Anlässlich ihres 70. Geburtstages hat der Hanser Verlag nach ihren jüngsten Collage-Arbeiten einen schmalen Sammelband he­rausgebracht. Es handelt sich überwiegend um Reden, verstreute Publikationen oder sonstige Texte. Dass sie gelegentlich ähnliche Themen oder Erlebnisse zur Sprache bringt, zeigt nur, wie ernst es Herta Müller mit Werten wie Würde, Freiheit und dem Menschsein ist, vor allem dann, wenn andere „bestimmen, wer“ man ist. Denn wenn die Gesellschaft „kein ethisches Fundament“ mehr hat, hat sie „ihren Kompass endgültig verloren“. In den Reden analysiert sie die Mechanismen der Diktatur. Erst der Staatsfeind wird zum Individuum, während „das Kollektiv eine erschreckende Gleichheit“ repräsentiert.
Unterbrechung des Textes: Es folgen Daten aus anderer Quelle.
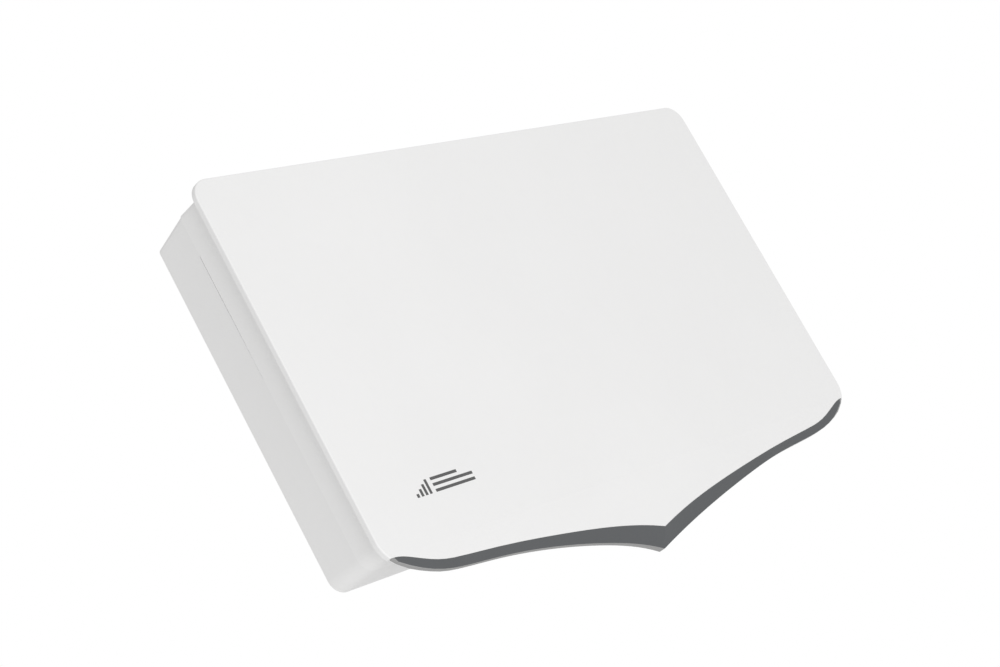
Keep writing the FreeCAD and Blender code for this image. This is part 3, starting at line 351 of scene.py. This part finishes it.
MATERIALS = {
    "cover_white": printed_face("cover_white_plastic", 0.80),
    "trim_dark": moulded_plastic("trim_dark_plastic", 0.100, 1.4, 0.50, -0.045, 0.10),
    # Painted reflection: the mid-grey of the edge_grey slot stands in for the bright floor reflected at a grazing
    # angle in the underside of the dark trim, whose plastic is as dark as trim_dark.
    "edge_grey": moulded_plastic("trim_underside_painted_reflection_plastic", 0.32, 1.0, 0.50),
    "housing_white": moulded_plastic("housing_white_plastic", 0.81, 1.6, 0.50),
    "shell_white": moulded_plastic("shell_white_plastic", 0.785, 1.8, 0.52),
    "seal_rubber": rubber("seal_rubber_black"),
    "stainless": stainless("stainless_steel"),
    "plated_plastic": plated_plastic("metallised_plastic"),
    "sheet_aluminium": rolled_sheet("rolled_aluminium"),
    "cast_aluminium": cast_metal("die_cast_aluminium", 0.52, 0.62, 1200.0, 0.42),
    "board_green": circuit_board("solder_mask_board"),
    "plated_brass": brass("gold_plated_brass", (0.80, 0.62, 0.30, 1)),
    "nickel_plate": nickel("satin_nickel"),
    "insulator_white": moulded_plastic("insulator_white_plastic", 0.78, 0.6, 0.34),
    "plug_grey": rubber("plug_grey_rubber", 0.10),
    "insert_brass": brass("turned_brass"),
    "galvanised": galvanised("hot_dip_zinc"),
    "zinc_plated": zinc_plate("bright_zinc"),
    "clamp_cast": cast_metal("sand_cast_aluminium", 0.40, 0.50),
}
INK = print_ink("scale_ink", 0.025)
SLOT_OF = {entry["node"]: entry["material_slot"] for entry in frame["record"]["subparts"]}
BODIES = frame["record"]["behaviour"]["bodies"]
BODY_OF = {node: body for body, members in BODIES.items() for node in members}

for name, slot_name in SLOT_OF.items():
    node = NODES[name]
    node.data.materials.clear()
    node.data.materials.append(MATERIALS[slot_name])


# ---------------------------------------------------------------- turned and threaded pieces
AROUND = 24                # vertices round a turned piece, a multiple of six so that hexagons fit
SHARP = math.radians(32.0)


def solids(node):
    """The box of each separate solid in a CAD node, as (lowest, highest) corners, in metres."""
    bm = bmesh.new()
    bm.from_mesh(NODES[node].data)
    bmesh.ops.remove_doubles(bm, verts=bm.verts, dist=1e-6)
    left = set(bm.verts)
    boxes = []
    while left:
        seed = min(left, key=lambda v: tuple(v.co))
        group = {seed}
        front = [seed]
        while front:
            for edge in front.pop().link_edges:
                for v in edge.verts:
                    if v not in group:
                        group.add(v)
                        front.append(v)
        left -= group
        low = Vector(min(v.co[i] for v in group) for i in range(3))
        high = Vector(max(v.co[i] for v in group) for i in range(3))
        boxes.append((low, high))
    bm.free()
    return sorted(boxes, key=lambda pair: tuple(round(c, 5) for c in pair[0]))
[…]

Gegen Geschichtsverdrehung

Im Text „Unsichtbares Gepäck“ kritisiert sie den ausgehöhlten Begriff der menschlichen Würde nach 1945. Eng damit verbunden sei die Wahrheit, die man bei der Vergangenheitsbewältigung nicht erkennen wollte. „Geschichtsverdrehung“ und Leugnen waren gängige Verhaltensmuster. In Osteuropa war die Situation in Bezug auf das Bewusstsein der Mitschuld sehr ähnlich. Außerdem „hat sich die Diktatur nicht 1945, sondern erst 1989 verabschiedet“. Wie soll man aber leben, um nicht „in alte Muster“ zurückzufallen: „Ich könnte auch sagen, wie behält man seine Würde.“

Besondere Aktualität hat die Rede, die sie im November 2015 bei der Verleihung des Heinrich-­Böll-Preises gehalten hat. Darin geht es um das „Heimweh nach Zukunft“, das in der Flucht kulminiert. Müller blickt zurück auf das alte Osteuropa und veranschaulicht minutiös den kollektiven Wunsch, die Heimat zu verlassen, um irgendwo ein besseres Leben anzufangen. Sind die Grenzen geschlossen, bedeutet Flucht eine immense Gefahr. Sie reißt nicht nur Familien auseinander, sondern trägt auch ein „todes­offenes“ Ende in sich. Besonders eindringlich ist die Schilderung der einst hypnotischen Stimmung im Zug von Temeswar nach Bukarest. Während der Fahrt standen die Menschen plötzlich unvermittelt auf und warfen schweigend einen Blick nach Jugoslawien. Dann war alles wieder wie vorher, „als hätte es die Unterbrechung durchs Glitzern der Donau nicht gegeben“. Obwohl „Zukunft […] wie Zuflucht klingt“, sollte man sich von diesen Assoziationen nicht täuschen lassen. Es sei auch für die osteuropäischen Länder hoch an der Zeit, anzuerkennen, dass das Thema Flucht eng mit ihrer eigenen Geschichte verbunden ist. In der eindrucksvollen Rede „Herzwort oder Kopfwort“ leuchtet Müller die finsteren Winkel des Exils auf den Spuren zahlreicher vor den Nazis geflohener und schließlich emigrierter Schriftsteller aus. Geblieben ist eine traurige Bilanz, aber „die Toten des Exils hat niemand gezählt“.